A block of data
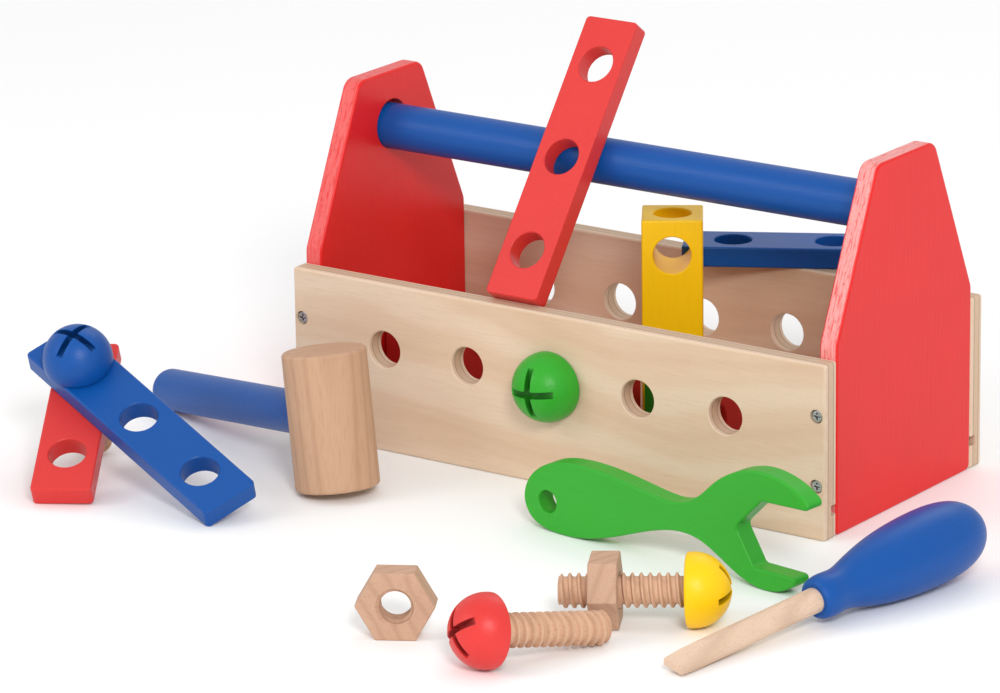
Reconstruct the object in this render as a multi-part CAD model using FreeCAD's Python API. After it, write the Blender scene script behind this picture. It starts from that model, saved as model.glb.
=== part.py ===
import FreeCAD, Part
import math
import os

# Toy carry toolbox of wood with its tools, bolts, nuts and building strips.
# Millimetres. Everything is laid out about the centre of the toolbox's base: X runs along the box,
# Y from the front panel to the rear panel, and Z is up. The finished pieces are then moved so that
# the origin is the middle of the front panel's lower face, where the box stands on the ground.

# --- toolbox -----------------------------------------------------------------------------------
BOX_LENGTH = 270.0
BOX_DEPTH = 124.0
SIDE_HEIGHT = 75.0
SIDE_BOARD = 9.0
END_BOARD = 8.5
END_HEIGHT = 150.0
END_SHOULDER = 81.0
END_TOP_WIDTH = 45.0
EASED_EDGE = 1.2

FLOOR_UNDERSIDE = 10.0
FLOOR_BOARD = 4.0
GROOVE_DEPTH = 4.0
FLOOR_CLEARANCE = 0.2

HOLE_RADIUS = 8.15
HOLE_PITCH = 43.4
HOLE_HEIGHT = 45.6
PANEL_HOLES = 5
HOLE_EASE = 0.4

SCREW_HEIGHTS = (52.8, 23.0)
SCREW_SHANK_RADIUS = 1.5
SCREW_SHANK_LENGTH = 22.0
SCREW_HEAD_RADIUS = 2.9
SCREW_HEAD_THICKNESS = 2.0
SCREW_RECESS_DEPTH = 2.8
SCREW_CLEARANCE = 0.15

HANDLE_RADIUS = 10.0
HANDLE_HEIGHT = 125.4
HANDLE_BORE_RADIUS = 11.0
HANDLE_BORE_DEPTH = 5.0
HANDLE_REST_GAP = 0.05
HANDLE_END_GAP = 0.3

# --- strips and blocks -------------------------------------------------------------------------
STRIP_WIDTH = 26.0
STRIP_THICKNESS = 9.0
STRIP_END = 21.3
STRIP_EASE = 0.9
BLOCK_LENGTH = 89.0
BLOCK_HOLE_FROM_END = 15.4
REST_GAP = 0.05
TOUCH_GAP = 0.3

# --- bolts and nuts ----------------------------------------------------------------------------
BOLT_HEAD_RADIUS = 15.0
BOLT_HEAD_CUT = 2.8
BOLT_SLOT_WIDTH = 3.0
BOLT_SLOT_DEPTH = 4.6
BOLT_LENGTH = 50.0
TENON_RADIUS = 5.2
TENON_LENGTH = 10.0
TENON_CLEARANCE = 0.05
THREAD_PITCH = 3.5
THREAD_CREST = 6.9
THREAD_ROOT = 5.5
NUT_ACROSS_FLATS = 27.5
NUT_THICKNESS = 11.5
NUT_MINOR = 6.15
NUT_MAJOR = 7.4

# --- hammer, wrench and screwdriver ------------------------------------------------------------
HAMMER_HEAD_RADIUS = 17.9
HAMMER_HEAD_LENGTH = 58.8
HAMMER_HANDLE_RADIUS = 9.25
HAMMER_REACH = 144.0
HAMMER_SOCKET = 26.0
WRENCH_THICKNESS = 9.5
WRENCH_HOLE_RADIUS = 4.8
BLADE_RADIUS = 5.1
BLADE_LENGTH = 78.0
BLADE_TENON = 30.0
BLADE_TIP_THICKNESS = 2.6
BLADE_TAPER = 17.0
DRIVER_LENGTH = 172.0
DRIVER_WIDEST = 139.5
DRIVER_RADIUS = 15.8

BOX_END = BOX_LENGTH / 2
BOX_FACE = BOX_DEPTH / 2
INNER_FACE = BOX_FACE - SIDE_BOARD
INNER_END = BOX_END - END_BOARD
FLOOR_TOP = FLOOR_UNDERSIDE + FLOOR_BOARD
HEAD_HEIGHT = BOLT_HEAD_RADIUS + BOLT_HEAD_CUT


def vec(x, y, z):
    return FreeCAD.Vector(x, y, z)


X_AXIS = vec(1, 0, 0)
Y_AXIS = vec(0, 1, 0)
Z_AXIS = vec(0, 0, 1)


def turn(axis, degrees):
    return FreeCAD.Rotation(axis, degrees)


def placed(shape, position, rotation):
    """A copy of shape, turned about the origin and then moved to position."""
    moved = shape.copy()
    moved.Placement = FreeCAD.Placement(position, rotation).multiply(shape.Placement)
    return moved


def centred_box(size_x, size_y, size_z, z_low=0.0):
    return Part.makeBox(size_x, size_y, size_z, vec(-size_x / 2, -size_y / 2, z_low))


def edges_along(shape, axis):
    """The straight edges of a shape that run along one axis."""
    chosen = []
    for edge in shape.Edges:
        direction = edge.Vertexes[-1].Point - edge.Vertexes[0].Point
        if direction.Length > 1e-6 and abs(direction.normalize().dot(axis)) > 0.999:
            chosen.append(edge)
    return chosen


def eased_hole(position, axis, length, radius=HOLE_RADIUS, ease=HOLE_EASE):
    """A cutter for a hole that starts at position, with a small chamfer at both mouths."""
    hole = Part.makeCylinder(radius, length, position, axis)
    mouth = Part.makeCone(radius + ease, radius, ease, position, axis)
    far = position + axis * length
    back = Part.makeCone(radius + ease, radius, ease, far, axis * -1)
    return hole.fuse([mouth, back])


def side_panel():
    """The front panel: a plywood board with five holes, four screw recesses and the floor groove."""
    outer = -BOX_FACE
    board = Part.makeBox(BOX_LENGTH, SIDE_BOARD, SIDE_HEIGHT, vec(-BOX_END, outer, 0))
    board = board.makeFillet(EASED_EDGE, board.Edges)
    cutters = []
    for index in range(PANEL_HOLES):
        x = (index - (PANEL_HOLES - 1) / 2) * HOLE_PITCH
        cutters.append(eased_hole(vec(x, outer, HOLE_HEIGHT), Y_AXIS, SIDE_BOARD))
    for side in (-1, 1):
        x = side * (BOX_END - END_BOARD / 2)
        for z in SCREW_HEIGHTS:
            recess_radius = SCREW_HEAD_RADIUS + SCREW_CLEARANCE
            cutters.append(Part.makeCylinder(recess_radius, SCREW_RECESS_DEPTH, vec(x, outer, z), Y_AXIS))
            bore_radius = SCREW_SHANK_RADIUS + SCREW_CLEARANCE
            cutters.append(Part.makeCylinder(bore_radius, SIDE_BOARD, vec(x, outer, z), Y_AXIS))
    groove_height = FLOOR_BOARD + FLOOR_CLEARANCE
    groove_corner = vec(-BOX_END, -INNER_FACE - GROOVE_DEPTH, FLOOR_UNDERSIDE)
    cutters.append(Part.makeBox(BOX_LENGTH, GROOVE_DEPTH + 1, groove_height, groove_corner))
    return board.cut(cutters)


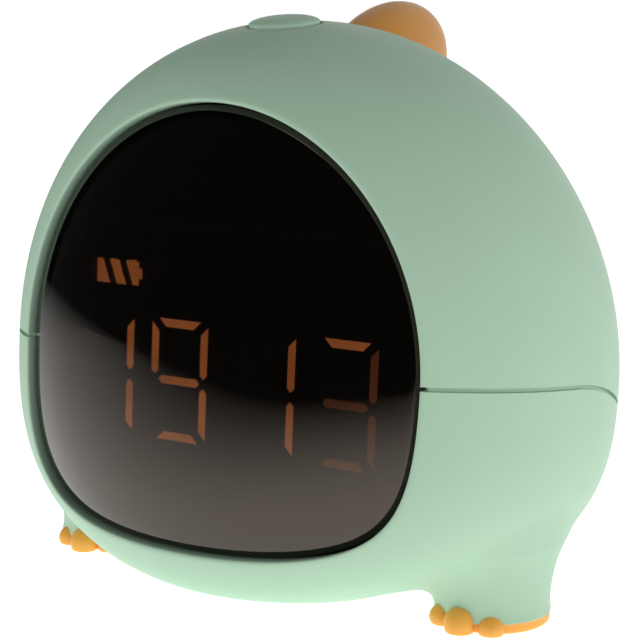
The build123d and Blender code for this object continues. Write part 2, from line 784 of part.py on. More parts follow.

Instruction => Please restate only the opening stretch of the records above: every line from the first through the one containing "NUT_MAJOR = 7.4", exactly as written.

Answer for the task =>
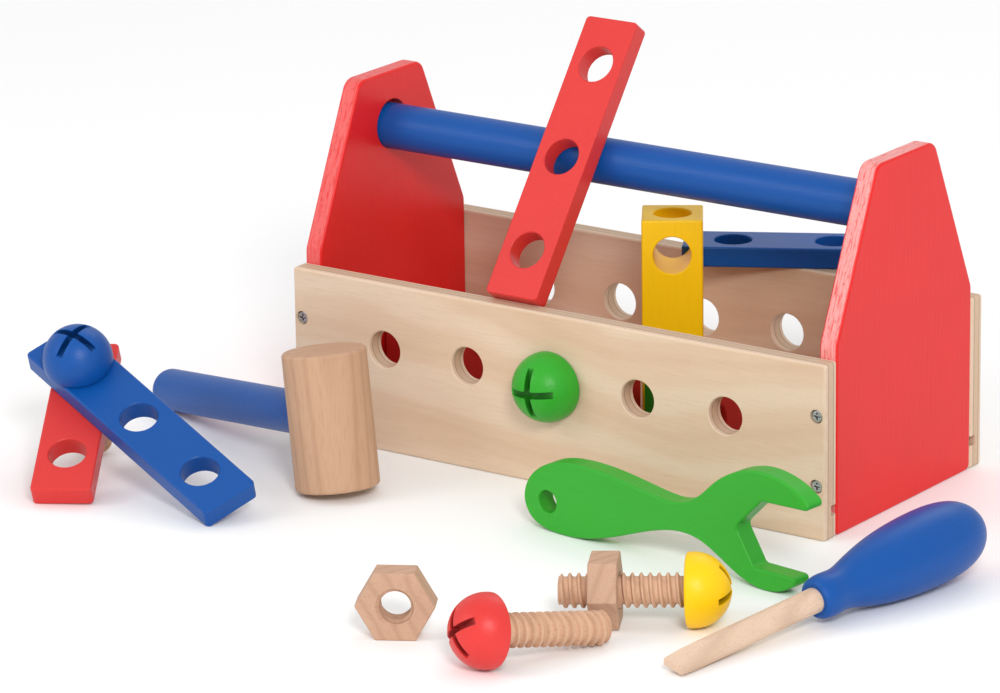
Reconstruct the object in this render as a multi-part CAD model using FreeCAD's Python API. After it, write the Blender scene script behind this picture. It starts from that model, saved as model.glb.
=== part.py ===
import FreeCAD, Part
import math
import os

# Toy carry toolbox of wood with its tools, bolts, nuts and building strips.
# Millimetres. Everything is laid out about the centre of the toolbox's base: X runs along the box,
# Y from the front panel to the rear panel, and Z is up. The finished pieces are then moved so that
# the origin is the middle of the front panel's lower face, where the box stands on the ground.

# --- toolbox -----------------------------------------------------------------------------------
BOX_LENGTH = 270.0
BOX_DEPTH = 124.0
SIDE_HEIGHT = 75.0
SIDE_BOARD = 9.0
END_BOARD = 8.5
END_HEIGHT = 150.0
END_SHOULDER = 81.0
END_TOP_WIDTH = 45.0
EASED_EDGE = 1.2

FLOOR_UNDERSIDE = 10.0
FLOOR_BOARD = 4.0
GROOVE_DEPTH = 4.0
FLOOR_CLEARANCE = 0.2

HOLE_RADIUS = 8.15
HOLE_PITCH = 43.4
HOLE_HEIGHT = 45.6
PANEL_HOLES = 5
HOLE_EASE = 0.4

SCREW_HEIGHTS = (52.8, 23.0)
SCREW_SHANK_RADIUS = 1.5
SCREW_SHANK_LENGTH = 22.0
SCREW_HEAD_RADIUS = 2.9
SCREW_HEAD_THICKNESS = 2.0
SCREW_RECESS_DEPTH = 2.8
SCREW_CLEARANCE = 0.15

HANDLE_RADIUS = 10.0
HANDLE_HEIGHT = 125.4
HANDLE_BORE_RADIUS = 11.0
HANDLE_BORE_DEPTH = 5.0
HANDLE_REST_GAP = 0.05
HANDLE_END_GAP = 0.3

# --- strips and blocks -------------------------------------------------------------------------
STRIP_WIDTH = 26.0
STRIP_THICKNESS = 9.0
STRIP_END = 21.3
STRIP_EASE = 0.9
BLOCK_LENGTH = 89.0
BLOCK_HOLE_FROM_END = 15.4
REST_GAP = 0.05
TOUCH_GAP = 0.3

# --- bolts and nuts ----------------------------------------------------------------------------
BOLT_HEAD_RADIUS = 15.0
BOLT_HEAD_CUT = 2.8
BOLT_SLOT_WIDTH = 3.0
BOLT_SLOT_DEPTH = 4.6
BOLT_LENGTH = 50.0
TENON_RADIUS = 5.2
TENON_LENGTH = 10.0
TENON_CLEARANCE = 0.05
THREAD_PITCH = 3.5
THREAD_CREST = 6.9
THREAD_ROOT = 5.5
NUT_ACROSS_FLATS = 27.5
NUT_THICKNESS = 11.5
NUT_MINOR = 6.15
NUT_MAJOR = 7.4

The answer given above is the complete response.